Chapter 29: Summary and Analysis
Red Leg: a member of the Black underground and a visitor to the Clidell home
This chapter describes the new life with Mother and Daddy Clidell. The boarders in Daddy Clidell’s house are presented briefly to the reader as characters who do not speak. Daddy Clidell is exposed to the reader in more detail in this chapter. Through Marguerite’s description Clidell Jackson emerges as a real person who brings the Black underground into the big house. Mr. Red Leg, a member of the Black underground, is one visitor to the home who is very kind to Marguerite. Marguerite relates a story he tells her about outwitting a white man.
The prejudice that is obvious in Chapter 29 is that of Blacks against whites. Marguerite hears many stories from the Black underground. In the tales, “the Black man . . . won out every time over the powerful, arrogant white.” The individual characters themselves are symbols of the entire Black underground and the white race; the triumph of a Black character over a greedy white person is symbolic of the underground’s longed-for triumph over their white oppressors.
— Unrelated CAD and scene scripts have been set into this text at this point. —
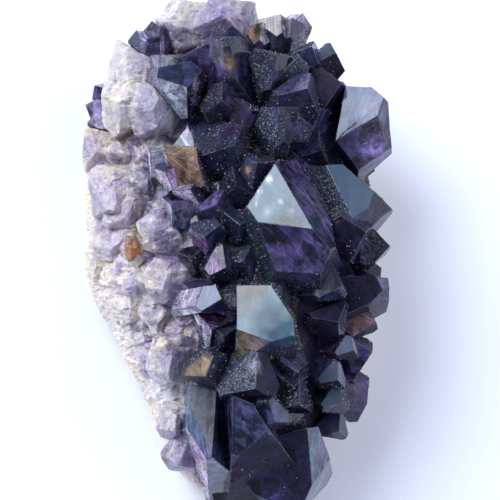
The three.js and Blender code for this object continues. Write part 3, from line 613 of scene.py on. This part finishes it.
def amethyst_material(name, absorbed, density):
    """Clear violet quartz, darker with depth, under what each face carries. The stored coat is the
    surface colour, with the strength of the growth lines as its alpha. The stored finish gives
    cover, dust, roughness and clouds as red to alpha. Dust is a mosaic of small facets, each turned
    its own way, so that some catch the light."""
    material = bpy.data.materials.new(name)
    material.use_nodes = True
    nodes, links = material.node_tree.nodes, material.node_tree.links
    shader = nodes["Principled BSDF"]

    def noise(vector, scale, detail):
        """Fractal noise, about 0 to 1."""
        node = nodes.new("ShaderNodeTexNoise")
        node.inputs["Scale"].default_value = scale
        node.inputs["Detail"].default_value = detail
        node.inputs["Roughness"].default_value = 0.68
        links.new(vector, node.inputs["Vector"])
        return node.outputs["Fac"]

    def ranged(value, low, high, to_low, to_high):
        """The value moved in a straight line from one range to another, and held inside it."""
        node = nodes.new("ShaderNodeMapRange")
        ends = {"From Min": low, "From Max": high, "To Min": to_low, "To Max": to_high}
        for socket, number in ends.items():
            node.inputs[socket].default_value = number
        links.new(value, node.inputs["Value"])
        return node.outputs["Result"]

    def math_node(operation, first, second, third=0.0, clamp=False):
        """One sum on numbers, each a plain number or another node's result."""
        node = nodes.new("ShaderNodeMath")
        node.operation = operation
        node.use_clamp = clamp
        for socket, value in zip(node.inputs, (first, second, third)):
            if isinstance(value, float):
                socket.default_value = value
            else:
                links.new(value, socket)
        return node.outputs["Value"]

    def vector_node(operation, first, second):
        """One sum on vectors."""
        node = nodes.new("ShaderNodeVectorMath")
        node.operation = operation
        links.new(first, node.inputs[0])
        if isinstance(second, tuple):
            node.inputs[1].default_value = second
        elif operation == "SCALE":
            links.new(second, node.inputs["Scale"])
        else:
            links.new(second, node.inputs[1])
        return node.outputs["Vector"]

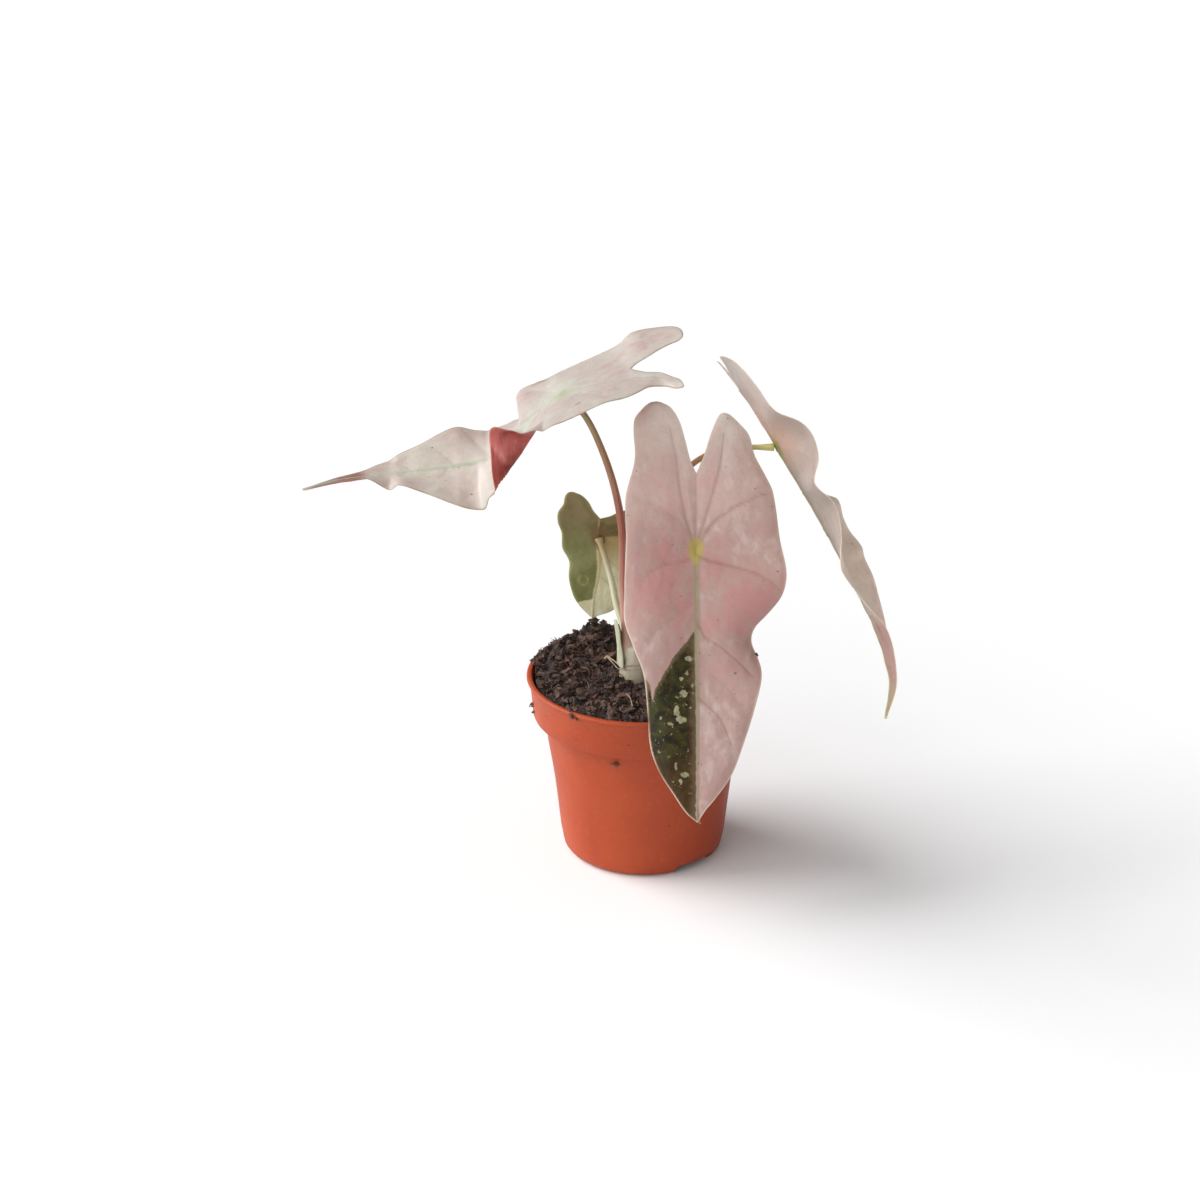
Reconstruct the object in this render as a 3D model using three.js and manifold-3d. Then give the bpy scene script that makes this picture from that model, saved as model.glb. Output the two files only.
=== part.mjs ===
// A young alocasia with pink, cream and green leaves, standing in a small plastic nursery pot.
// Millimetres, +Z up. The origin is the middle of the pot's underside, on the surface it stands on.
import * as THREE from 'three';
import { mergeVertices } from 'three/addons/utils/BufferGeometryUtils.js';
import Module from 'manifold-3d';

const wasm = await Module();
wasm.setup();

// Driving dimensions of the pot
const POT_HEIGHT = 52.8;
const RIM_RADIUS = 32.5;
const COLLAR_BOTTOM = 40.9;
const BASE_RADIUS = 20.7;
const WALL = 1.1;
const FLOOR = 1.2;
const NOTCH_HEIGHT = 2.5;
const NOTCH_INNER_RADIUS = 11;
const NOTCH_HALF_ANGLE = 17.5;
const NOTCH_DIRECTIONS = [-48, 132];
const DRAIN_RADIUS = 2.6;
const POT_SIDES = 56;

// Gap that neighbouring pieces keep, and the thickness of every blade
const GAP = 0.3;
const BLADE_THICKNESS = 0.7;

// Soil: its level, its heap and its bank against the wall at the back left, and how rough it is
const SOIL_LEVEL = 51.6;
const SOIL_HEAP = { x: -13.5, y: 25.5, height: 2.2, spread: 4.2 };
const SOIL_BANK = { direction: 134, spread: 42, height: 2.3, starts: 16, full: 27 };
const SOIL_ROUGHNESS = 0.8;
const SOIL_SIDES = 40;
const SOIL_RINGS = 10;

// Swollen foot of the plant: heights and radii of its outline, and where it stands
const STEM_AT = { x: -1.9, y: -1 };
const STEM_OUTLINE = [[43, 0], [43, 3.2], [46, 4.9], [50, 5.1], [54, 4.8], [58, 4.6], [61.5, 4.3], [63, 3.6], [63, 0]];
const STEM_HOLE_RADIUS = 5.5;

const COLOURS = {
  pot: 0xc4603f,
  soil: 0x34241e,
  stem: 0xc6bb98,
  sheath: 0xe6dfcb,
  redStalk: 0x9a6a5c,
  greenStalk: 0xb4b07c,
  paleStalk: 0xcfcfae,
  frontBlade: 0xc19c97,
  leftBlade: 0xd5cbc4,
  rightBlade: 0xcdbbaf,
  smallBlade: 0x9c9970,
};

const degrees = Math.PI / 180;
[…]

When Marguerite learns of Vivian’s relationship with Mr. Clidell, she prepares herself to “accept Daddy Clidell as one more faceless name added to Mother’s roster of conquests.” She finds, however, that “his character beckoned and elicited admiration.”
A maturing Marguerite helps the reader to meet a part of society in San Francisco that one might never meet again: the Black underground of the 1940s in San Francisco. Through the stories of Mr. Red Leg in the 1940s the reader senses the California caste system which pits Blacks against whites.